» TASK DETAILS: Print again only this span: the line with "back = make_back(cotton)", the line with "before = set(bpy.data.objects)", and all lines between them, exactly as given.
┌─ STORED DATA
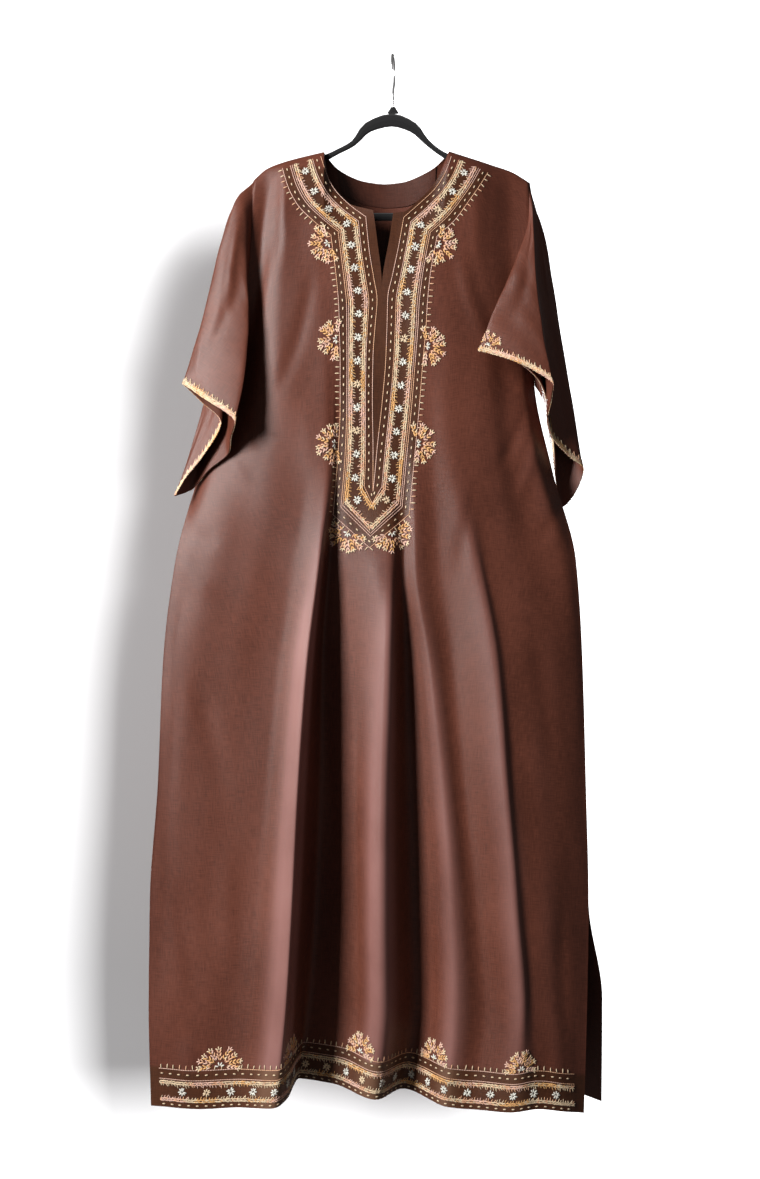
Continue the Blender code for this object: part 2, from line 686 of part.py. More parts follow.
def make_hanger(material):
    """Flocked loop: arch, two arms, two notched tips and the bar below, in one piece."""
    count = len(HANGER_LOOP)
    at = np.arange(count * HANGER_STEPS) / HANGER_STEPS
    x = round_loop([row[1] for row in HANGER_LOOP], at)
    z = round_loop([row[2] for row in HANGER_LOOP], at)
    tall = round_loop([row[3] for row in HANGER_LOOP], at)
    ahead_x = np.roll(x, -1) - np.roll(x, 1)
    ahead_z = np.roll(z, -1) - np.roll(z, 1)
    length = np.hypot(ahead_x, ahead_z)
    out_x = ahead_z / length
    out_z = -ahead_x / length
    mesh = bmesh.new()
    rings = []
    for place in range(len(at)):
        ring = []
        for corner in range(HANGER_SIDES):
            turn = 2 * math.pi * corner / HANGER_SIDES
            out = math.cos(turn) * tall[place] / 2
            deep = math.sin(turn) * HANGER_THICK / 2
            spot = (x[place] + out_x[place] * out, deep, z[place] + out_z[place] * out)
            ring.append(mesh.verts.new([value * MM for value in spot]))
        rings.append(ring)
    for place, ring in enumerate(rings):
        following = rings[(place + 1) % len(rings)]
        for corner in range(HANGER_SIDES):
            other = (corner + 1) % HANGER_SIDES
            mesh.faces.new((ring[corner], ring[other], following[other], following[corner]))
    bmesh.ops.recalc_face_normals(mesh, faces=mesh.faces[:])
    data = bpy.data.meshes.new("hanger_body")
    mesh.to_mesh(data)
    mesh.free()
    data.materials.append(material)
    data.shade_smooth()
    thing = bpy.data.objects.new("hanger_body", data)
    bpy.context.scene.collection.objects.link(thing)


def make_collar(material):
    """Small oval cone that stands on the arch and holds the hook."""
    depth = (COLLAR_TOP_Z - COLLAR_FOOT_Z) * MM
    middle = (COLLAR_TOP_Z + COLLAR_FOOT_Z) / 2 * MM
    mesh = bmesh.new()
    bmesh.ops.create_cone(mesh, cap_ends=True, segments=COLLAR_SIDES, radius1=COLLAR_FOOT_RADIUS * MM,
                          radius2=COLLAR_TOP_RADIUS * MM, depth=depth)
    for vert in mesh.verts:
        if vert.co.z < 0:
            vert.co.y *= COLLAR_SQUASH
        vert.co.z += middle
    data = bpy.data.meshes.new("hook_collar")
    mesh.to_mesh(data)
    mesh.free()
    data.materials.append(material)
    data.shade_smooth()
    data.set_sharp_from_angle(angle=SHARP_EDGE)
    thing = bpy.data.objects.new("hook_collar", data)
    bpy.context.scene.collection.objects.link(thing)


def make_hook(material):
    """Round wire bent like a question mark, its plane turned nearly edge-on to the front."""
    radius = HOOK_INNER_RADIUS + HOOK_WIRE / 2
    centre_z = -HOOK_INNER_RADIUS
    path = list(HOOK_STEM)
    for step in range(HOOK_ARC_STEPS + 1):
        angle = HOOK_ARC_START + (HOOK_ARC_END - HOOK_ARC_START) * step / HOOK_ARC_STEPS
        path.append((radius * math.cos(angle), centre_z + radius * math.sin(angle)))
    curve = bpy.data.curves.new("hanger_hook", "CURVE")
    curve.dimensions = "3D"
    curve.bevel_depth = HOOK_WIRE / 2 * MM
    curve.bevel_resolution = 2
    curve.use_fill_caps = True
    spline = curve.splines.new("POLY")
    spline.points.add(len(path) - 1)
    for point, (out, z) in zip(spline.points, path):
        x = out * math.cos(HOOK_TURN)
        y = out * math.sin(HOOK_TURN)
        point.co = (x * MM, y * MM, z * MM, 1)
    curve.materials.append(material)
    thing = bpy.data.objects.new("hanger_hook", curve)
    bpy.context.scene.collection.objects.link(thing)


def main():
    clear_scene()
    cotton = make_material("brown_cotton", CLOTH_BROWN, 0.85)
    flock = make_material("black_flock", FLOCK_BLACK, 0.95)
    steel = make_material("bright_steel", STEEL, 0.2, 1.0)
    make_front(cotton)
    back = make_back(cotton)
    make_sleeve("sleeve_left", SLEEVE_LEFT, ARMHOLE_LEFT, -1, cotton)
    make_sleeve("sleeve_right", SLEEVE_RIGHT, ARMHOLE_RIGHT, 1, cotton)
    make_facing(back, cotton)
    make_hanger(flock)
    make_collar(flock)
    make_hook(steel)


main()
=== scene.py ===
import json
import math

import bpy
import numpy as np
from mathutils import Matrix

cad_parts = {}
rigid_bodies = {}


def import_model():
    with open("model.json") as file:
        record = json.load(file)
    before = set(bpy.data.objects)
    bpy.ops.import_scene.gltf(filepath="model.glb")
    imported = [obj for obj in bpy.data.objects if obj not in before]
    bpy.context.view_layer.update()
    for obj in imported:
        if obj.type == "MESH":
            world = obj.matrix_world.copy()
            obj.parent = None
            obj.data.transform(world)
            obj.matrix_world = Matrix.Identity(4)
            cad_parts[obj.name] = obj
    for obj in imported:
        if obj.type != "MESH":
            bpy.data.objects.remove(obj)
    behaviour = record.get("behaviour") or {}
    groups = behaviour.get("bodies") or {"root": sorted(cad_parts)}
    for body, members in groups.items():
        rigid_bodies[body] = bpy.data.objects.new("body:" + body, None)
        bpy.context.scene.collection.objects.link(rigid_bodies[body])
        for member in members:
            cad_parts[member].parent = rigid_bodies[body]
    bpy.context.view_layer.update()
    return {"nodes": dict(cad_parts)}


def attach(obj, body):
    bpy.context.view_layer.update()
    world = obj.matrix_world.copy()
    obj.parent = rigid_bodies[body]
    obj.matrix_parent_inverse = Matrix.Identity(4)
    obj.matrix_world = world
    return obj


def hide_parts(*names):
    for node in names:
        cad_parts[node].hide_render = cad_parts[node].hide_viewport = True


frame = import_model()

# Front panel: one length of plain-woven brown cotton from the shoulders to the hem, slit at
# the neck. It hangs from the shoulder seams in long folds. Sizes are in millimetres; each
# fold line has a top (x, z, depth), then its x and its depth at the levels below.
LEVELS = (-278, -357, -500, -628, -765, -915, -1100, -1280, -1430)
SHOULDER_ROLL = 0.35
NECK_DEPTH = 22
WALL = 1.1
SEAM_HALF_GAP = 0.15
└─
» ANSWER:
    back = make_back(cotton)
    make_sleeve("sleeve_left", SLEEVE_LEFT, ARMHOLE_LEFT, -1, cotton)
    make_sleeve("sleeve_right", SLEEVE_RIGHT, ARMHOLE_RIGHT, 1, cotton)
    make_facing(back, cotton)
    make_hanger(flock)
    make_collar(flock)
    make_hook(steel)


main()
=== scene.py ===
import json
import math

import bpy
import numpy as np
from mathutils import Matrix

cad_parts = {}
rigid_bodies = {}


def import_model():
    with open("model.json") as file:
        record = json.load(file)
    before = set(bpy.data.objects)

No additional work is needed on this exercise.